From 2016 through 2025, the program successfully graduated 17 fellows across nine cohorts, many of whom have advanced into leadership roles in health care innovation, translational medicine and digital health transformation. The program currently supports four fellows in its 2024–2026 and 2025–2027 cohorts, continuing its mission to train the next generation of physician informaticists.

Two members of the Clinical Informatics Fellowship 2025–2027 cohort attended the 2026 Bridge2AI Spring All-Hands Meeting and presented key projects under the AIM-AHEAD Bridge2AI AI-READI initiative, one of the four national Bridge2AI grand challenges:

  • Jennifer Fernandez, MD: “Multimodal Machine Learning to Predict Diabetic Nephropathy Using Retinal Imaging and Clinical Data.”
  • Timothy Shimon, MD: “Unsupervised Machine Learning Clustering Approach to Patients with Type 2 Diabetes Mellitus.”

These research efforts demonstrate the application of advanced machine learning and multimodal data integration to improve disease prediction, patient stratification, and precision medicine strategies for diabetes and its related complications.

Erika Zheng, researcher with the Department of Biomedical Informatics, presented research poster at the 2026 Bridge2AI All-Hands Meeting.
Erika Zheng, researcher with the Department of Biomedical Informatics, presented research poster at the 2026 Bridge2AI All-Hands Meeting.

In parallel, four members from Dr. Ping’s research group presented a total of six posters at the Evergreen Poster Gallery, further highlighting the department’s strong engagement in national AI, biomedical informatics and translational science initiatives. Since joining the college in March 2026, Dr. Ping has focused on the department’s development of a robust research ecosystem integrating artificial intelligence, machine learning, clinical data science, systems medicine and translational informatics. Faculty, trainees and interdisciplinary collaborators collectively contribute to the department’s mission of advancing biomedical discovery while preparing future leaders in data-driven health care transformation.

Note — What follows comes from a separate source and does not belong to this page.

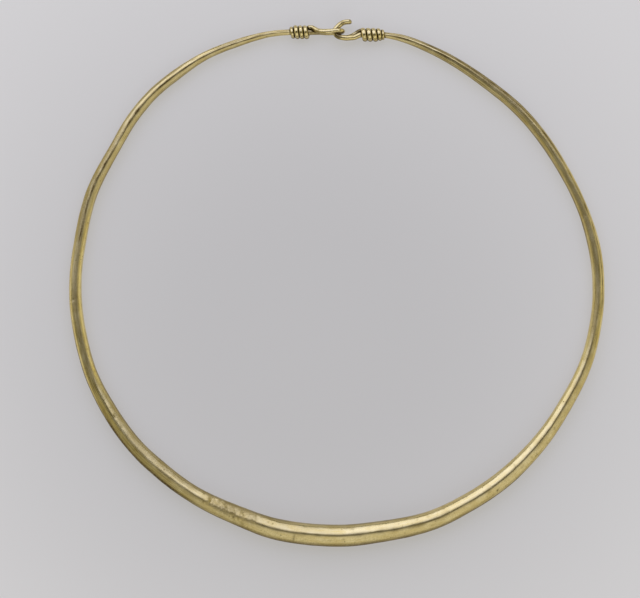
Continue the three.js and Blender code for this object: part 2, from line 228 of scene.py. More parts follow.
# Single marks: ring bearing, section bearing, length and breadth in millimetres, slant, depth and how dark
MARKS = [
    (244.8, 122, 7.5, 2.4, 0.1, 0.2, 0.3), (240.3, 128, 0.55, 2.2, 0.7, 0.1, 0.35),
    (242.4, 122, 0.5, 1.9, 0.9, 0.09, 0.3), (246.4, 80, 0.45, 0.6, 0, 0.13, 0.7),
    (249.6, 125, 0.6, 1.5, -0.8, 0.09, 0.25), (260.6, 62, 0.35, 2.1, 0.15, 0.09, 0.5),
    (307.8, 59, 0.4, 0.35, 0, 0.16, 1), (375.2, 106, 0.5, 0.8, 0.9, 0.12, 0.55),
    (374.6, 118, 0.5, 0.7, -0.9, 0.1, 0.4), (211.4, 96, 0.5, 1.2, 0.6, 0.07, 0.3),
    (214.2, 102, 0.6, 1.1, -0.5, 0.07, 0.25), (219.6, 78, 0.5, 0.9, 0.4, 0.06, 0.3),
    (144.2, 78, 0.5, 0.9, 0.6, 0.07, 0.2), (147.5, 74, 0.6, 0.8, -0.6, 0.06, 0.2),
    (183.8, 76, 0.4, 0.6, 0, 0.08, 0.5), (254.2, 126, 0.3, 0.3, 0, 0.1, 0.7),
    (255.3, 124, 0.3, 0.35, 0, 0.1, 0.8), (271.6, 75, 0.4, 0.4, 0, 0.07, 0.5),
    (326.2, 70, 0.4, 0.6, 0.3, 0.07, 0.4), (399.0, 85, 0.4, 0.5, 0, 0.07, 0.5),
]

# Small crossing creases: ring bearings from and to, section bearings from and to, and how many. Then the
# least and most of each one's sizes in millimetres, and how much painted shade it gets for its depth.
WRINKLES = [(238, 252, 88, 150, 34), (184, 201, 50, 110, 16), (208, 222, 60, 120, 14)]
WRINKLE_SEED = 5
WRINKLE_LENGTH = (0.3, 0.55)
WRINKLE_BREADTH = (0.4, 1.3)
WRINKLE_SLANT = (-1.2, 1.2)
WRINKLE_DEPTH = (-0.05, 0.09)
WRINKLE_SHADE_PER_DEPTH = 4

# Where the clasp is darkened with grime and painted shade: places this near another stretch of wire, which is
# this far on along it
CREVICE_PROBE = 0.3
CREVICE_TOUCH = 0.18
CREVICE_REACH = 0.66
CREVICE_RUN = 2.2
CLASP_HALF_LENGTH = 28.0

# Painted shade on the wires' sides: where a side starts and is full, its strength, and how much more lies
# toward the front and the left
WIRE_SIDE = (0.35, 0.95)
WIRE_SIDE_SHADE = 0.7
FRONTWARD_SHADE = 0.36
LEFTWARD_SHADE = 0.2

# The roughness of the polished wires against that of the rod
WIRE_POLISH = -0.6

# The gold's colours, its streaks' size in millimetres, its other patterns' scales to a metre, and the height of
# its finest relief in metres
PALE_GOLD = (0.86, 0.725, 0.37, 1)
DEEP_GOLD = (0.70, 0.555, 0.225, 1)
SPECKLED_GOLD = (0.55, 0.43, 0.18, 1)
# The dark brown that grime and all the painted shade are mixed toward
GRIME_AND_SHADE_BROWN = (0.105, 0.064, 0.012, 1)
STREAK_LENGTH = 7.0
STREAK_FINENESS = 7.0
GRAIN_SCALE = 1900.0
PATCH_SCALE = 190.0
PIT_SCALE = 620.0
PITTED_AREA_SCALE = 300.0
BUMP_STRENGTH = 0.5
BUMP_HEIGHT = 0.00006

# What the patterns do to the gold: shares, strengths, and ranges from the least to the most
NOISE_RANGE = (0.3, 0.7)
STREAK_SHARE, PATCH_SHARE = 0.55, 0.45
TONE_RANGE = (0.36, 0.64)
SPECKLE_RANGE = (0.42, 0.62)
SPECKLE_STRENGTH = 0.35
PIT_RANGE = (0.1, 0.2)
PITTED_AREA_RANGE = (0.52, 0.6)
PIT_GRIME = 0.6
DARKENING_MOTTLE = (0.82, 1.15)
CLEAN_ROUGHNESS = (0.22, 0.34)
MATTE_ROUGHNESS = 0.13
DARKENING_ROUGHNESS = 0.2
GRAIN_BUMP = (0.4, 1.5)
STREAK_BUMP = 0.5
PIT_BUMP = 1.2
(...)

Together, the achievements of department’s research team and Clinical Informatics fellows underscore the College of Medicine – Phoenix’s expanding influence in biomedical informatics education, physician training and AI-enabled health care research. Through strategic fellowship development, cutting-edge scientific inquiry and national collaboration, the college continues to help shape the future workforce driving innovation across medicine and health systems.

About the College

Founded in 2007, the University of Arizona College of Medicine – Phoenix inspires and trains exemplary physicians, scientists and leaders to advance its core missions in education, research, clinical care and service to communities across Arizona. The college’s strength lies in our collaborations and partnerships with clinical affiliates, community organizations and industry sponsors. With our primary affiliate, Banner Health, we are recognized as the premier academic medical center in Phoenix. As an anchor institution of the Phoenix Bioscience Core, the college is home to signature research programs in neurosciences, cardiopulmonary diseases, immunology, informatics and metabolism. These focus areas uniquely position us to drive biomedical research and bolster economic development in the region.

As an urban institution with strong roots in rural and tribal health, the college has graduated more than 1,000 physicians and matriculates 130 students each year. Greater than 60% of matriculating students are from Arizona and many continue training at our GME sponsored residency programs, ultimately pursuing local academic and community-based opportunities. While our traditional four-year program continues to thrive, we will launch our recently approved accelerated three-year medical student curriculum with exclusive focus on primary care. This program is designed to further enhance workforce retention needs across Arizona.